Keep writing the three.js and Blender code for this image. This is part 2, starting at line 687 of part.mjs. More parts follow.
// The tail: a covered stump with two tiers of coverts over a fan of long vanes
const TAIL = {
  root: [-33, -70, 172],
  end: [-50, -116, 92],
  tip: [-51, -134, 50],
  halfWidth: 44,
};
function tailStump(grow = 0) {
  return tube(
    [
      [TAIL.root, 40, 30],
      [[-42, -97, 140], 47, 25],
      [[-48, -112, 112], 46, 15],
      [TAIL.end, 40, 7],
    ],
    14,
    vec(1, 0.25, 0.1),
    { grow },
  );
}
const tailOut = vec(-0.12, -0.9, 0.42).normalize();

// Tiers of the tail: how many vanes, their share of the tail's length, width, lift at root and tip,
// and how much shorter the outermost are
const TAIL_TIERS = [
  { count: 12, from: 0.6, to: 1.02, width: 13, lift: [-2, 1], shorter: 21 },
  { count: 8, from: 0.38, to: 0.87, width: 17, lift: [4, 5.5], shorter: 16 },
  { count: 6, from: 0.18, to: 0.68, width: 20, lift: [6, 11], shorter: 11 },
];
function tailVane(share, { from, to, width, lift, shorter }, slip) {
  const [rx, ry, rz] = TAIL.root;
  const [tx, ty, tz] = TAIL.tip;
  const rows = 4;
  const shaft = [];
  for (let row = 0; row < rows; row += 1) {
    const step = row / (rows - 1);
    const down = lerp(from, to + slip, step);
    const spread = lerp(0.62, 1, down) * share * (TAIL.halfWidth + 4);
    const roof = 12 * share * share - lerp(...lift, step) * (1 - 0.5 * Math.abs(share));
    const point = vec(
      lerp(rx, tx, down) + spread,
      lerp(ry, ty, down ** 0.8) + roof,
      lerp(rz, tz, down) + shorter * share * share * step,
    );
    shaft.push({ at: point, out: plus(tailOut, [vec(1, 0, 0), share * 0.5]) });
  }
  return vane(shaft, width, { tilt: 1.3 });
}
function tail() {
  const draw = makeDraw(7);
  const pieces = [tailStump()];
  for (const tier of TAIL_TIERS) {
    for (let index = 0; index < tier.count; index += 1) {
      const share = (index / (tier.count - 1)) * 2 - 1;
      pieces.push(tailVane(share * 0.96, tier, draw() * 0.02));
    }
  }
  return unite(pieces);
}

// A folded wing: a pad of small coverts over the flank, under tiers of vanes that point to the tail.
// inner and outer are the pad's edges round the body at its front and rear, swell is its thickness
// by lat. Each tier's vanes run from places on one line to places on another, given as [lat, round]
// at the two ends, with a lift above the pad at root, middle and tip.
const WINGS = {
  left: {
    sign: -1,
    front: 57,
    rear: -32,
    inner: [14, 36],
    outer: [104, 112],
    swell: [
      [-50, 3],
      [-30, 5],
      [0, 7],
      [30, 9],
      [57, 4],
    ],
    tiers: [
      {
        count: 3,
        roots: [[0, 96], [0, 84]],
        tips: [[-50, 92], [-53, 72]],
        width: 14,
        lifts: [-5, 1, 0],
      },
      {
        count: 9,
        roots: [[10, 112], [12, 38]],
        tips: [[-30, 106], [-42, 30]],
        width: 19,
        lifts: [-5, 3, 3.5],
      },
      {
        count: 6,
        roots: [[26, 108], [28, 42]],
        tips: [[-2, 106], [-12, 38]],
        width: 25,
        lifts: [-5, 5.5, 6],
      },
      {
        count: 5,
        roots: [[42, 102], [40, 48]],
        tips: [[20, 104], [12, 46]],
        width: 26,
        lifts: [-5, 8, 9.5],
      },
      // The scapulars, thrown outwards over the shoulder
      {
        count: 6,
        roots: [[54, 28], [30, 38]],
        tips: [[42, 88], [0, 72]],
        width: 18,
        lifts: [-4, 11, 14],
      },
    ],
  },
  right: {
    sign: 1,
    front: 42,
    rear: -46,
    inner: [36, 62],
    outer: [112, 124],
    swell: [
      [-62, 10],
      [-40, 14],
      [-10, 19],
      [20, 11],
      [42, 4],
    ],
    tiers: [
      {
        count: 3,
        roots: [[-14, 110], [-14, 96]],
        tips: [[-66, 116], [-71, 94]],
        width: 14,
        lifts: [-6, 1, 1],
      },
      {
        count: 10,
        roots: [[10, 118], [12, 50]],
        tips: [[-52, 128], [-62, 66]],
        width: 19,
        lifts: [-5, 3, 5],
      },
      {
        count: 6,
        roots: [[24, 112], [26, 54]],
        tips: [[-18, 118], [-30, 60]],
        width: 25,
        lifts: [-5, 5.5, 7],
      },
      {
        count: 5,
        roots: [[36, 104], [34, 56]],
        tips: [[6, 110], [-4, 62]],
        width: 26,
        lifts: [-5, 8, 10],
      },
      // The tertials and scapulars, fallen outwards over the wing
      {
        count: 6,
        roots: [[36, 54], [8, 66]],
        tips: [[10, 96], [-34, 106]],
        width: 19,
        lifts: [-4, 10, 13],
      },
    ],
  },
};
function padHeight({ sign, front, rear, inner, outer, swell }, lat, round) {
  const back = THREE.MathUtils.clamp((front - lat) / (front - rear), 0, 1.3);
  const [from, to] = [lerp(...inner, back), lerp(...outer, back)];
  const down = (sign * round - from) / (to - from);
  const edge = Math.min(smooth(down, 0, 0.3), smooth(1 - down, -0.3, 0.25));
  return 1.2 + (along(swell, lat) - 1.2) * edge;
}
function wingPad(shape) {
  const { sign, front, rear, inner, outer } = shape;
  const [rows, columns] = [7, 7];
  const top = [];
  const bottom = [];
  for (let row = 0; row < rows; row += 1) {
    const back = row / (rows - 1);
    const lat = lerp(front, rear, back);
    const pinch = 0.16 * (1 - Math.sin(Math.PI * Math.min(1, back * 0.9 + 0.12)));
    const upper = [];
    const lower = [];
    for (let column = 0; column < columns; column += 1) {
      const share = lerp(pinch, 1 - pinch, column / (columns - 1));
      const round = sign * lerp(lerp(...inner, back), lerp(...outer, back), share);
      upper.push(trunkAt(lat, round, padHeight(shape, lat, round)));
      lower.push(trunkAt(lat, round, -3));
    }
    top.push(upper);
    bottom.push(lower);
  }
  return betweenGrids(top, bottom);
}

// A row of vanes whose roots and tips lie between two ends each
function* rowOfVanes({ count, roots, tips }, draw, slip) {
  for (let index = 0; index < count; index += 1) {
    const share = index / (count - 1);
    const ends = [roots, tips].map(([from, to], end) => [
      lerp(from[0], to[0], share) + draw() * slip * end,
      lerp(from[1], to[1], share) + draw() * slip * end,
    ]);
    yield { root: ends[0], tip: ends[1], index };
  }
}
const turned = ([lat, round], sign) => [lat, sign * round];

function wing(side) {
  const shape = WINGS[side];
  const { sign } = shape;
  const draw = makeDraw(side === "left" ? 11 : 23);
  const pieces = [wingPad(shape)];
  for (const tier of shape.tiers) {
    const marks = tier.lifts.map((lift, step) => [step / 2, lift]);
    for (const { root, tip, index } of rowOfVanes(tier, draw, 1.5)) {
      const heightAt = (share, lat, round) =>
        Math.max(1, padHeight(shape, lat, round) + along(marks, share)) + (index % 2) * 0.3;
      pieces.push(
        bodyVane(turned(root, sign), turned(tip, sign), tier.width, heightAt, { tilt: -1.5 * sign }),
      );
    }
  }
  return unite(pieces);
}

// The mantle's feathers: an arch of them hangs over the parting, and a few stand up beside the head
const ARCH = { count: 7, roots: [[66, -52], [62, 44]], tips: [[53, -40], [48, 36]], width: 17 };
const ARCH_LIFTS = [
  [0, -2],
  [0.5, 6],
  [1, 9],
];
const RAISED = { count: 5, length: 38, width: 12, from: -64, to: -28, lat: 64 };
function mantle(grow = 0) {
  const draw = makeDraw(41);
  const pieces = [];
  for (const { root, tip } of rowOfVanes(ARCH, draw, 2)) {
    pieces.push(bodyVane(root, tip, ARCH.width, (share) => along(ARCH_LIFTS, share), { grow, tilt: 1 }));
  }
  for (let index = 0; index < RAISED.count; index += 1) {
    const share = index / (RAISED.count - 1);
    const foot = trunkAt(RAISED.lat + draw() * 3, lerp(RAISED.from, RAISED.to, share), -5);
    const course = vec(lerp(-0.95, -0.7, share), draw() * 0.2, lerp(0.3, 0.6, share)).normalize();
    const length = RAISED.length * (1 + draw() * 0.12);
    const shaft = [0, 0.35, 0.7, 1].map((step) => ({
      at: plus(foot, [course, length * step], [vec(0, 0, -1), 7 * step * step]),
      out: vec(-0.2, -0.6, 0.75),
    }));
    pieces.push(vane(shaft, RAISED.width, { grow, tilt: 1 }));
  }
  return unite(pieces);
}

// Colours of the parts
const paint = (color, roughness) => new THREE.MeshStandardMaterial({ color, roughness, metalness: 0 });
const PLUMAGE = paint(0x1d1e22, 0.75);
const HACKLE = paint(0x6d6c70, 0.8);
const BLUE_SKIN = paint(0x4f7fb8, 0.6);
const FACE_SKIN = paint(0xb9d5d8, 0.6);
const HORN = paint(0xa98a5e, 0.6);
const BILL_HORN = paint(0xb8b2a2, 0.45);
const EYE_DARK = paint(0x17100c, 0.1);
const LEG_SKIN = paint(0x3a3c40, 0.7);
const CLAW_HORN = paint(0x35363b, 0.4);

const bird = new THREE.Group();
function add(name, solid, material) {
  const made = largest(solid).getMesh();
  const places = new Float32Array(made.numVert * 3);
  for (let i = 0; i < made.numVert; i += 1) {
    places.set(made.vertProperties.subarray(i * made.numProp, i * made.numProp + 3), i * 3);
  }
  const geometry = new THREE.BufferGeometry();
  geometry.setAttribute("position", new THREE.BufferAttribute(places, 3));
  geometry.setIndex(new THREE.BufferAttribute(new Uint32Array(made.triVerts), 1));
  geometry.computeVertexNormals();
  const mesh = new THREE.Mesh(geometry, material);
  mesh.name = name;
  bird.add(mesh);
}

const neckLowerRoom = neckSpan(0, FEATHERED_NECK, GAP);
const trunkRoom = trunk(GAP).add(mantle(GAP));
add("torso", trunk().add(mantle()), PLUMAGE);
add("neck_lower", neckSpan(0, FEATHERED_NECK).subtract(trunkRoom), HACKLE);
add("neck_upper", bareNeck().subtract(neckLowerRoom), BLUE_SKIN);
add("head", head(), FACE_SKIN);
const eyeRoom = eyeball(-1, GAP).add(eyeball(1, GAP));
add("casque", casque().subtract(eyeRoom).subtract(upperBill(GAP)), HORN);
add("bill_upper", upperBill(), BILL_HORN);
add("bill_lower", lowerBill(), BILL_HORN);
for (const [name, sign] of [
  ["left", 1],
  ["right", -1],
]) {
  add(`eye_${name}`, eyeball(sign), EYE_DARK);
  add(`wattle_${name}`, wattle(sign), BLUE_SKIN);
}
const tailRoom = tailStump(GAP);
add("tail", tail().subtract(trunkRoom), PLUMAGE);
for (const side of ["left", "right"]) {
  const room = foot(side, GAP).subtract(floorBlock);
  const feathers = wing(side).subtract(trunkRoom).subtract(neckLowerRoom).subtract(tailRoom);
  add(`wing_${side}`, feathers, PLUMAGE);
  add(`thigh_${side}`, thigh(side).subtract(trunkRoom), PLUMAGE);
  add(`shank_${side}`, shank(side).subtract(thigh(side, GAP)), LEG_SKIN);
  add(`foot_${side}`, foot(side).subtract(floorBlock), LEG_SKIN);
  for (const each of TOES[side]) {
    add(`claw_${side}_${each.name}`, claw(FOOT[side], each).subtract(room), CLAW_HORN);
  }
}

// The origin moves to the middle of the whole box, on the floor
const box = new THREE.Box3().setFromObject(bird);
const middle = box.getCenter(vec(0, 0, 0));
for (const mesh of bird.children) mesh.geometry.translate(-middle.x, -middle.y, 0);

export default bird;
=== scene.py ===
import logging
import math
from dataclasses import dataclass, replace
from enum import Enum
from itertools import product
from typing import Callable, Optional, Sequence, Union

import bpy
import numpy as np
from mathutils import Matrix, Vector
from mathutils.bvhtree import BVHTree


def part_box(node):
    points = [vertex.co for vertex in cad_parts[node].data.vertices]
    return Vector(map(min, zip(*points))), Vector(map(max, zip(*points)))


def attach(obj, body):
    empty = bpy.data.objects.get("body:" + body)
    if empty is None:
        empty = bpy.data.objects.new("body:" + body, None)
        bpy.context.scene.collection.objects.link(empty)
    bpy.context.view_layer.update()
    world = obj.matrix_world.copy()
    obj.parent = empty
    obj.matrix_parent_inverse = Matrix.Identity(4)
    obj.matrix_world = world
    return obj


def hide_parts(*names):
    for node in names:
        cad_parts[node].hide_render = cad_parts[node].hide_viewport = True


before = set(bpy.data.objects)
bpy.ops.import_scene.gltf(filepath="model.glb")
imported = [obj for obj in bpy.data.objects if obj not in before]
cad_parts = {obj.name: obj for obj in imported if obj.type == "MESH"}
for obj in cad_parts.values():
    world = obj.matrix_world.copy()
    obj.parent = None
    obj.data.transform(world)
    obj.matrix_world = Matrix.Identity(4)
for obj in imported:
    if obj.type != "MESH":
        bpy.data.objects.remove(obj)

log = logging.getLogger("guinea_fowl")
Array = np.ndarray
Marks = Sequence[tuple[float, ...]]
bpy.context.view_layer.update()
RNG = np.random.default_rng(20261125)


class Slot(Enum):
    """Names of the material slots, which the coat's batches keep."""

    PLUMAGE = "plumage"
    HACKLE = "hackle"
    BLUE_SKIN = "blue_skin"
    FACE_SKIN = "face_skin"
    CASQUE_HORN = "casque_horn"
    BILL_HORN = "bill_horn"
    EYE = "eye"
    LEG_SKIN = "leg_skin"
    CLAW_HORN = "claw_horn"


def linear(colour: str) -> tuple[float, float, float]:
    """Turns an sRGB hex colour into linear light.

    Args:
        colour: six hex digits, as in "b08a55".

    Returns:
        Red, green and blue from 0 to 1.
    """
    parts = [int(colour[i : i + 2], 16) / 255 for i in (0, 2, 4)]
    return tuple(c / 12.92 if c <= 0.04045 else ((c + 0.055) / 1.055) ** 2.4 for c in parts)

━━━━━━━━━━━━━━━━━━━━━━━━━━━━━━

» Given request: Starting with the line that contains "on the floor", repeat each line exactly, and stop once the line that contains "Marks = Sequence[tuple[float, ...]]" has been repeated.

» Result:
// The origin moves to the middle of the whole box, on the floor
const box = new THREE.Box3().setFromObject(bird);
const middle = box.getCenter(vec(0, 0, 0));
for (const mesh of bird.children) mesh.geometry.translate(-middle.x, -middle.y, 0);

export default bird;
=== scene.py ===
import logging
import math
from dataclasses import dataclass, replace
from enum import Enum
from itertools import product
from typing import Callable, Optional, Sequence, Union

import bpy
import numpy as np
from mathutils import Matrix, Vector
from mathutils.bvhtree import BVHTree


def part_box(node):
    points = [vertex.co for vertex in cad_parts[node].data.vertices]
    return Vector(map(min, zip(*points))), Vector(map(max, zip(*points)))


def attach(obj, body):
    empty = bpy.data.objects.get("body:" + body)
    if empty is None:
        empty = bpy.data.objects.new("body:" + body, None)
        bpy.context.scene.collection.objects.link(empty)
    bpy.context.view_layer.update()
    world = obj.matrix_world.copy()
    obj.parent = empty
    obj.matrix_parent_inverse = Matrix.Identity(4)
    obj.matrix_world = world
    return obj


def hide_parts(*names):
    for node in names:
        cad_parts[node].hide_render = cad_parts[node].hide_viewport = True


before = set(bpy.data.objects)
bpy.ops.import_scene.gltf(filepath="model.glb")
imported = [obj for obj in bpy.data.objects if obj not in before]
cad_parts = {obj.name: obj for obj in imported if obj.type == "MESH"}
for obj in cad_parts.values():
    world = obj.matrix_world.copy()
    obj.parent = None
    obj.data.transform(world)
    obj.matrix_world = Matrix.Identity(4)
for obj in imported:
    if obj.type != "MESH":
        bpy.data.objects.remove(obj)

log = logging.getLogger("guinea_fowl")
Array = np.ndarray
Marks = Sequence[tuple[float, ...]]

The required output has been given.